On Tuesday (May 15), Facebook announced that it had suspended 200 apps as part of its ongoing investigation into how third parties handle user data. The company said that it has “large teams” of experts looking into those apps.

“To date, thousands of apps have been investigated and around 200 have been suspended — pending a thorough investigation into whether they did in fact misuse any data,” Facebook has said.

Beyond the suspensions, the company said that it plans to notify users if an app misused their data via a website. The page will “show people if they or their friends installed an app that misused data before 2015 — just as we did for Cambridge Analytica,” Facebook said.

And in April, Facebook provided the world with more detail on how and why it chooses to delete content from its network through a “community standards” guidebook that it published on its website. The book provides detail on how the network’s 7,500 moderators decide what text, pictures and video are removed. It was released to provide users with insight into Facebook’s decision-making process, Monika Bickert, Facebook’s head of global policy management, said in a company release.

“We decided to publish these internal guidelines for two reasons,” Bickert wrote in the post. “First, the guidelines will help people understand where we draw the line on nuanced issues.
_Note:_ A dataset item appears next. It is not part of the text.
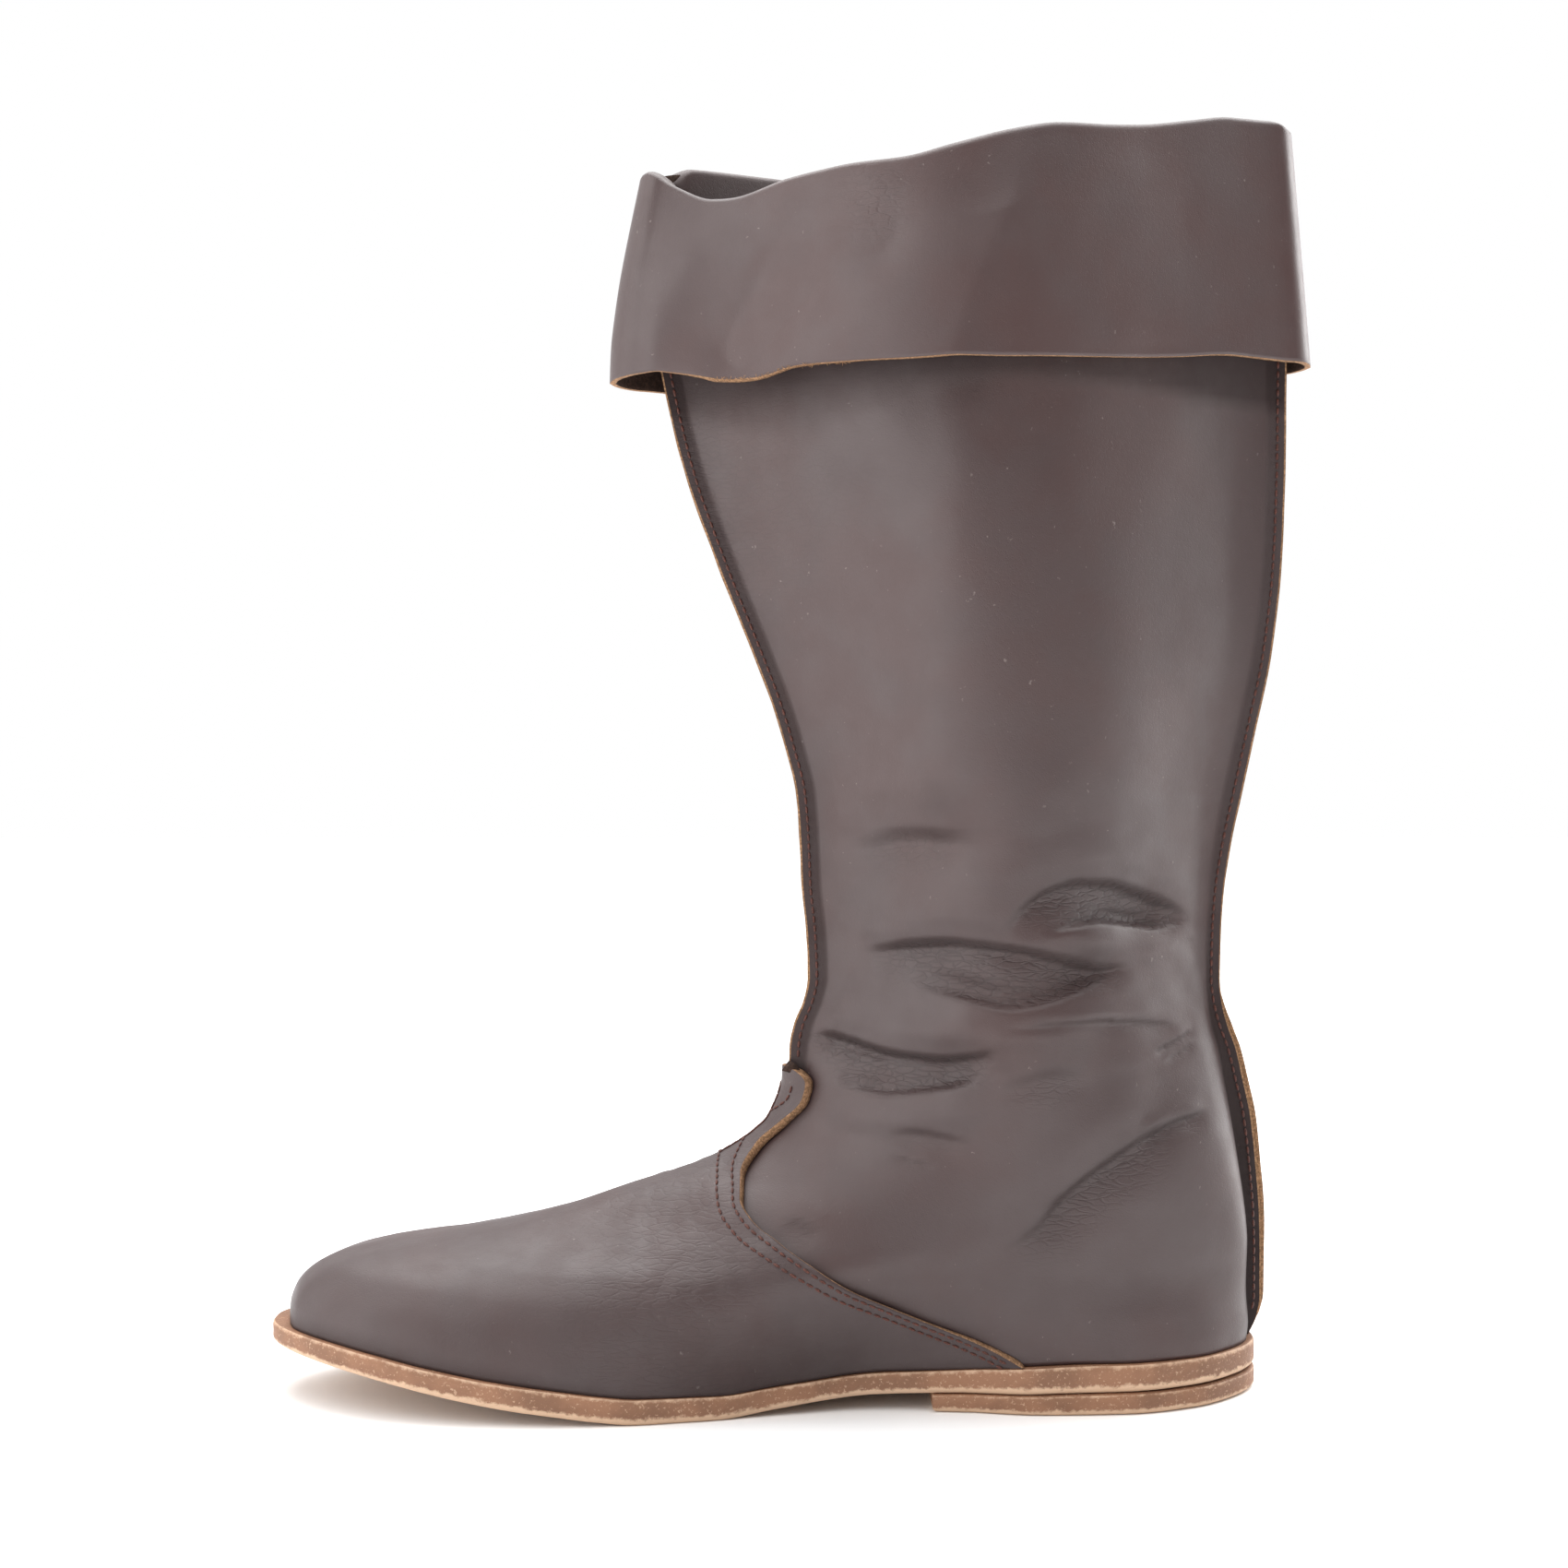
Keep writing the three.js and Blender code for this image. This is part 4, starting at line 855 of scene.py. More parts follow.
def smooth_leather(name, colours, grain_group, shade=1.0):
    """The smooth side of the upper: grey-brown, redder in blotches, with pores and pale specks.

    The shade attribute paints shade on seam margins, folds and sheltered places, and the cracks in the
    creases are painted darker as shade too; creases adds fine wrinkles. The shade argument scales the whole
    colour, giving lit and shaded copies of one leather.
    """
    material, tree, shader, vector = new_material(name)
    dark = add(tree, "ShaderNodeAttribute", attribute_name="shade").outputs["Fac"]
    creases = add(tree, "ShaderNodeAttribute", attribute_name="creases").outputs["Fac"]
    grain = group_node(tree, grain_group, Vector=vector, Pores=0.45, Creases=creases)
    base = mixed(tree, grain.outputs["Blotch"], [c * shade for c in colours.grain],
                 [c * shade for c in colours.grain_warm])
    speck = maths(tree, "MULTIPLY", grain.outputs["Specks"], 0.5)
    worn = mixed(tree, speck, base, colours.grain_pale)
    # Painted shade: the shade attribute and the cracks darken the colour towards a dark brown.
    deep = maths(tree, "ADD", dark, maths(tree, "MULTIPLY", grain.outputs["Cracks"], 0.3), clamp=True)
    shaded = mixed(tree, maths(tree, "MULTIPLY", deep, 0.8), worn, [c * 0.28 for c in colours.grain_warm])
    tree.links.new(shaded, shader.inputs["Base Color"])
    rough = ranged(tree, noise_of(tree, vector, 90, 4, 0.6), 0.3, 0.7, 0.46, 0.56)
    matt = maths(tree, "ADD", rough, maths(tree, "MULTIPLY", dark, 0.5))
    tree.links.new(matt, shader.inputs["Roughness"])
    shader.inputs["Specular IOR Level"].default_value = 0.56
    shader.inputs["Coat Weight"].default_value = 0.1
    shader.inputs["Coat Roughness"].default_value = 0.3
    bump(tree, shader, grain.outputs["Height"], 0.35, 0.00025)
    return material


def fibrous_leather(name, colour_value, dark_share, fibre_group, scale, roughness=0.9):
    """A cut edge or rough side."""
    material, tree, shader, vector = new_material(name)
    fibres = group_node(tree, fibre_group, Vector=vector, Scale=scale)
    dark = [c * dark_share for c in colour_value]
    tree.links.new(mixed(tree, fibres.outputs["Fibres"], dark, colour_value), shader.inputs["Base Color"])
    shader.inputs["Roughness"].default_value = roughness
    shader.inputs["Specular IOR Level"].default_value = 0.25
    bump(tree, shader, fibres.outputs["Height"], 0.6, 0.0006)
    return material


def sole_edge_leather(name, colours, fibre_group):
    """Burnished edge, paler along its lower bevel and upper corner, with light scuffs."""
    material, tree, shader, vector = new_material(name)
    band = add(tree, "ShaderNodeAttribute", attribute_name="edge_height").outputs["Fac"]
    fibres = group_node(tree, fibre_group, Vector=vector, Scale=800.0)
    ragged = maths(tree, "MULTIPLY", maths(tree, "SUBTRACT", noise_of(tree, vector, 420, 5, 0.7), 0.5), 0.55)
    place = maths(tree, "ADD", band, ragged)
    low = ranged(tree, place, 0.2, 0.36, 1.0, 0.0)
    high = ranged(tree, place, 0.84, 1.02, 0.0, 0.75)
    scuffs = ranged(tree, noise_of(tree, vector, 1100, 3, 0.65), 0.58, 0.68, 0.0, 0.55)
    pale = maths(tree, "MAXIMUM", maths(tree, "MAXIMUM", low, high), scuffs)
    deep = mixed(tree, ranged(tree, noise_of(tree, vector, 55, 4, 0.6), 0.35, 0.65),
                 colours.sole_edge, [c * 0.72 for c in colours.sole_edge])
    tree.links.new(mixed(tree, pale, deep, colours.sole_pale), shader.inputs["Base Color"])
    shader.inputs["Roughness"].default_value = 0.62
    bump(tree, shader, fibres.outputs["Height"], 0.45, 0.0005)
    return material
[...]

Second, providing these details makes it easier for everyone, including experts in different fields, to give us feedback so that we can improve the guidelines – and the decisions we make – over time.”

And, at Facebook’s developer conference earlier this month, Zuckerberg announced in his keynote address that the social media site will be adding a “Clear History” button that will give users essentially the same power to clear their Facebook history that they have to clear their web browser’s history. The tool specifically removes information about users’ interactions away from Facebook.

These changes come about a month after Zuckerberg made a two-day trip to Capitol Hill. Many had described that visit as his “public apology tour.”

“We have made a lot of mistakes in running the company,” Zuckerberg had said. “It is impossible to start a company in your dorm room without making mistakes.”